Lines that hold the string "into" are to be counted; give only their number.

===== INPUT RECORDS =====

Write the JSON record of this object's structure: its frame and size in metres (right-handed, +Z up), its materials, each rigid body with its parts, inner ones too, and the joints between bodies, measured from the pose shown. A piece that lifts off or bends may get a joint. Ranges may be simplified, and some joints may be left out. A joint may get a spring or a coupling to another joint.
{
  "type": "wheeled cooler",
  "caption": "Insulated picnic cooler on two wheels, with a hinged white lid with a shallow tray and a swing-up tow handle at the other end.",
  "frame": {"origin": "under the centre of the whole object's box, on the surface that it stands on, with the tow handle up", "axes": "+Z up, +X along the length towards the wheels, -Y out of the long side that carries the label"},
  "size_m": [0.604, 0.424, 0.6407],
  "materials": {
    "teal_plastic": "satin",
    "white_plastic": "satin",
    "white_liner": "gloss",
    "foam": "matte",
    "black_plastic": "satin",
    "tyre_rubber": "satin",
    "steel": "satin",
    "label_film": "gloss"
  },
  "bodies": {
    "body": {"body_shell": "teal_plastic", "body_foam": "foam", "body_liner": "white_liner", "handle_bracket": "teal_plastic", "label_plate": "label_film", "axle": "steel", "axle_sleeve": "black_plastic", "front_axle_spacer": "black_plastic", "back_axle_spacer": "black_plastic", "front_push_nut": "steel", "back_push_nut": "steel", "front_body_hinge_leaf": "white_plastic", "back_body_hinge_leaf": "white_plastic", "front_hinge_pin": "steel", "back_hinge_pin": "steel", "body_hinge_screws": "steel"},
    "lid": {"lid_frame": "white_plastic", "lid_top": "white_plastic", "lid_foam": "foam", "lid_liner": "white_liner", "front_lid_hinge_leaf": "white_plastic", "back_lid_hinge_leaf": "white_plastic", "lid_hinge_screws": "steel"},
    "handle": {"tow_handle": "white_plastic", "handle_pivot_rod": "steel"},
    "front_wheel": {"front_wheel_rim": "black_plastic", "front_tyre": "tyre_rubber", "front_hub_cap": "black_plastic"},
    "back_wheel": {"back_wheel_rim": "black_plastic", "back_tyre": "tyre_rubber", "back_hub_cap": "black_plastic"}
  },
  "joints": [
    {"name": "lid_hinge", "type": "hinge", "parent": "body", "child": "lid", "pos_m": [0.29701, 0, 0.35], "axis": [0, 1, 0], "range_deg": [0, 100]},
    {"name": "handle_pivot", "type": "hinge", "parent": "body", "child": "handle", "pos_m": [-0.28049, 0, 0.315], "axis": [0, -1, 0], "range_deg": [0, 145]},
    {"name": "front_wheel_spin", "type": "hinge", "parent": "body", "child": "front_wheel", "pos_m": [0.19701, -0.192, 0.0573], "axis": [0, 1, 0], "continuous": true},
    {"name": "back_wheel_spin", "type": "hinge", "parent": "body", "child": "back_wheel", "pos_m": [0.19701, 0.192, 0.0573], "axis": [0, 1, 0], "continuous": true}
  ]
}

=====
===== INPUT RECORDS =====

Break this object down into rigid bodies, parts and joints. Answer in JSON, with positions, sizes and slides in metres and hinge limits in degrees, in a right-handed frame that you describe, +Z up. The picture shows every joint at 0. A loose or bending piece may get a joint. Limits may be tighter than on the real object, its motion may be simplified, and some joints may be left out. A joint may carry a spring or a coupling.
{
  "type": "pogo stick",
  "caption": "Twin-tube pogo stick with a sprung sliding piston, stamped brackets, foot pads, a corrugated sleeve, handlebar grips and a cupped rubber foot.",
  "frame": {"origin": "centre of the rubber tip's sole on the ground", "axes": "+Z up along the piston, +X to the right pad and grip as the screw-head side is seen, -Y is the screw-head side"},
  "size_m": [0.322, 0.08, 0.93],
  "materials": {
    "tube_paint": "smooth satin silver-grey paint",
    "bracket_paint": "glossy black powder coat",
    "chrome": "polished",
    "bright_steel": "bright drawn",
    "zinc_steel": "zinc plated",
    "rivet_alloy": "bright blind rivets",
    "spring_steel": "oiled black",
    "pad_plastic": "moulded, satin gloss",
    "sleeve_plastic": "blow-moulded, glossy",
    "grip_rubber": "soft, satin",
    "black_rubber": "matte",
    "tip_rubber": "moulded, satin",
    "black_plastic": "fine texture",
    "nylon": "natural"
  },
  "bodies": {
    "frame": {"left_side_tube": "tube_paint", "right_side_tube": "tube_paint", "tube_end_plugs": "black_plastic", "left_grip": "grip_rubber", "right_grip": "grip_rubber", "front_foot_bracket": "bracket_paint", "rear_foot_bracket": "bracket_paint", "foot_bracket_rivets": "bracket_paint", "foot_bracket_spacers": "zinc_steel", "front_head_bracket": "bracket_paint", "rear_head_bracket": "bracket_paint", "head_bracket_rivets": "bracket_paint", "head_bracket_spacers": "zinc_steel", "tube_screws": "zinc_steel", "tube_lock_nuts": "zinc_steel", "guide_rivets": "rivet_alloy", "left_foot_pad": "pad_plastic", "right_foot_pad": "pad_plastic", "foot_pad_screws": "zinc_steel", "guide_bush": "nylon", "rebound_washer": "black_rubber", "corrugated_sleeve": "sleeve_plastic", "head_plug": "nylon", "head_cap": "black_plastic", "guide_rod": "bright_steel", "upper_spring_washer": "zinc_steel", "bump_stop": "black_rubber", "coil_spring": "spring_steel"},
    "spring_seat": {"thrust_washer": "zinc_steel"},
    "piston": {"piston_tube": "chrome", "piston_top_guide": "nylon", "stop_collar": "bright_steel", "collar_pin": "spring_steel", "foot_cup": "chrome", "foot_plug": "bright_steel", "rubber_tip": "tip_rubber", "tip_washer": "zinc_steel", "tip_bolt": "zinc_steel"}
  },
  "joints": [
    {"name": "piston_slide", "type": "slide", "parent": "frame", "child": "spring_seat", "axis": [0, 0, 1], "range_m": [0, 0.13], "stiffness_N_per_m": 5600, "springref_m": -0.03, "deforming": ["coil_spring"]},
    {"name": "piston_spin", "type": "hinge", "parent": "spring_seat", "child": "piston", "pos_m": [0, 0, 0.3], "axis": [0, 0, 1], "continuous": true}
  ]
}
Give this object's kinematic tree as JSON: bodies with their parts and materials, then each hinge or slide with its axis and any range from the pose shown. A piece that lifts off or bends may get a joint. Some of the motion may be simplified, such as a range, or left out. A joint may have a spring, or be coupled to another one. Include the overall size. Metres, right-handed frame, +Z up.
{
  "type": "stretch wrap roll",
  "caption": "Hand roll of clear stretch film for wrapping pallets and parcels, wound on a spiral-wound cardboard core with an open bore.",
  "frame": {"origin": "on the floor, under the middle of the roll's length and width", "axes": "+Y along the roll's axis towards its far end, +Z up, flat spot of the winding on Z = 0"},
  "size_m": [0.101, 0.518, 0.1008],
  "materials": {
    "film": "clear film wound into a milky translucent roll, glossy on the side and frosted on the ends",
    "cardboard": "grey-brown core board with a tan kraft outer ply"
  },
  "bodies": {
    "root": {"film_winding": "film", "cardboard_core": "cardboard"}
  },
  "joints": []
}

=====

ANSWER BELOW: 2